Exercise instructions
Search the data for the string "bodies" and extract every line where it appears.

Dataset content

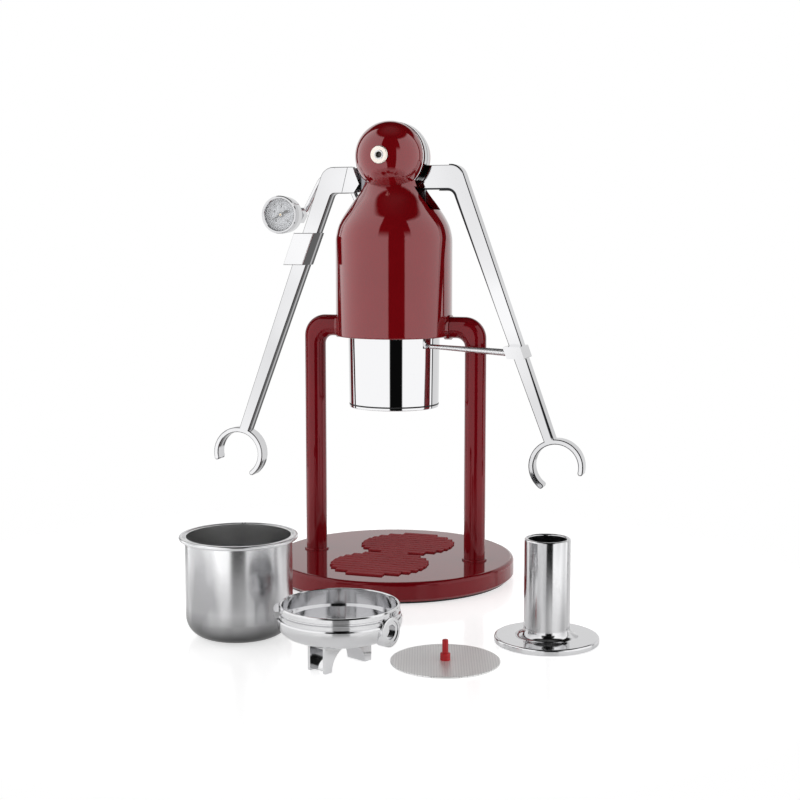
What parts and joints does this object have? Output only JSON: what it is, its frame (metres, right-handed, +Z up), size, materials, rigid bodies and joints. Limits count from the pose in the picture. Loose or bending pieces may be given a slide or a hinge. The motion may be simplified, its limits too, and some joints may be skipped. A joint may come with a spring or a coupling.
{
  "type": "manual lever coffee press",
  "caption": "Hand-lever coffee press on a round base with a ribbed mat, two geared levers, a rack-driven piston, a pressure gauge and loose basket, holder, screen and tamper.",
  "frame": {"origin": "centre of the round base, on the floor", "axes": "+Z up, -Y towards the front of the press, +X to the right seen from the front"},
  "size_m": [0.296, 0.3219, 0.3092],
  "materials": {
    "red_paint": "gloss",
    "red_silicone": "satin",
    "black_rubber": "matt",
    "polished_steel": "mirror",
    "satin_steel": "satin",
    "dark_steel": "satin",
    "polished_brass": "satin",
    "dial_white": "matt",
    "needle_black": "matt",
    "clear_glass": "clear",
    "signal_silicone": "satin"
  },
  "bodies": {
    "stand": {"base_plate": "red_paint", "foot_pad": "black_rubber", "ribbed_mat": "red_silicone", "leg_left": "red_paint", "leg_right": "red_paint", "leg_collars": "red_paint", "leg_screws": "dark_steel", "body_casting": "red_paint", "guide_plate": "dark_steel", "guide_bush": "polished_brass", "guide_circlip": "dark_steel", "pivot_shaft": "dark_steel", "eye_bolt": "polished_steel", "rear_bolt": "polished_steel", "hub_washer": "satin_steel"},
    "left_lever": {"arm_left": "polished_steel", "gear_left": "dark_steel", "arm_clip": "polished_steel"},
    "right_lever": {"arm_right": "polished_steel", "gear_right": "dark_steel", "stay_collar": "polished_steel", "stay_rod": "polished_steel"},
    "piston_group": {"crossbar": "dark_steel", "crossbar_screw": "dark_steel", "rack_left": "dark_steel", "rack_right": "dark_steel", "rack_screws": "dark_steel", "piston_rod": "satin_steel", "piston_shell": "polished_steel", "piston_seal": "black_rubber", "piston_base": "satin_steel", "piston_screw": "dark_steel", "gauge_tube": "polished_steel", "tube_fitting": "dark_steel", "gauge_nut": "polished_steel", "gauge_stem": "polished_steel", "gauge_case": "polished_steel", "gauge_bezel": "polished_steel", "gauge_dial": "dial_white", "gauge_lens": "clear_glass", "gauge_movement": "polished_brass"},
    "pointer": {"gauge_needle": "needle_black"},
    "loose_basket": {"basket": "satin_steel"},
    "loose_holder": {"portafilter_body": "polished_steel", "portafilter_floor": "polished_steel", "portafilter_spout": "polished_steel", "spout_bush": "satin_steel", "boss_insert": "satin_steel"},
    "loose_screen": {"screen_disc": "satin_steel", "screen_stem": "signal_silicone", "screen_rivet": "dark_steel"},
    "loose_tamper": {"tamper_base": "satin_steel", "tamper_tube": "satin_steel"}
  },
  "joints": [
    {"name": "left_lever_pivot", "type": "hinge", "parent": "stand", "child": "left_lever", "pos_m": [0, 0, 0.2858], "axis": [0, 1, 0], "range_deg": [0, 115]},
    {"name": "right_lever_pivot", "type": "hinge", "parent": "stand", "child": "right_lever", "pos_m": [0, 0, 0.2858], "axis": [0, -1, 0], "range_deg": [0, 115]},
    {"name": "piston_slide", "type": "slide", "parent": "stand", "child": "piston_group", "axis": [0, 0, 1], "range_m": [0, 0.0322]},
    {"name": "gauge_pointer_pivot", "type": "hinge", "parent": "piston_group", "child": "pointer", "pos_m": [-0.0846, 0.0048, 0.2478], "axis": [0, 1, 0], "range_deg": [0, 270], "stiffness_Nm_per_rad": 0.0001},
    {"name": "basket_lift", "type": "slide", "parent": "stand", "child": "loose_basket", "axis": [0, 0, 1], "range_m": [0, 0.1]},
    {"name": "holder_lift", "type": "slide", "parent": "stand", "child": "loose_holder", "axis": [0, 0, 1], "range_m": [0, 0.1]},
    {"name": "screen_lift", "type": "slide", "parent": "stand", "child": "loose_screen", "axis": [0, 0, 1], "range_m": [0, 0.012]},
    {"name": "tamper_lift", "type": "slide", "parent": "stand", "child": "loose_tamper", "axis": [0, 0, 1], "range_m": [0, 0.1]}
  ],
  "couplings": [
    {"joint": "right_lever_pivot", "follows": "left_lever_pivot", "ratio": 1},
    {"joint": "piston_slide", "follows": "left_lever_pivot", "m_per_rad": 0.016}
  ]
}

Exercise response
What parts and joints does this object have? Output only JSON: what it is, its frame (metres, right-handed, +Z up), size, materials, rigid bodies and joints. Limits count from the pose in the picture. Loose or bending pieces may be given a slide or a hinge. The motion may be simplified, its limits too, and some joints may be skipped. A joint may come with a spring or a coupling.
  "bodies": {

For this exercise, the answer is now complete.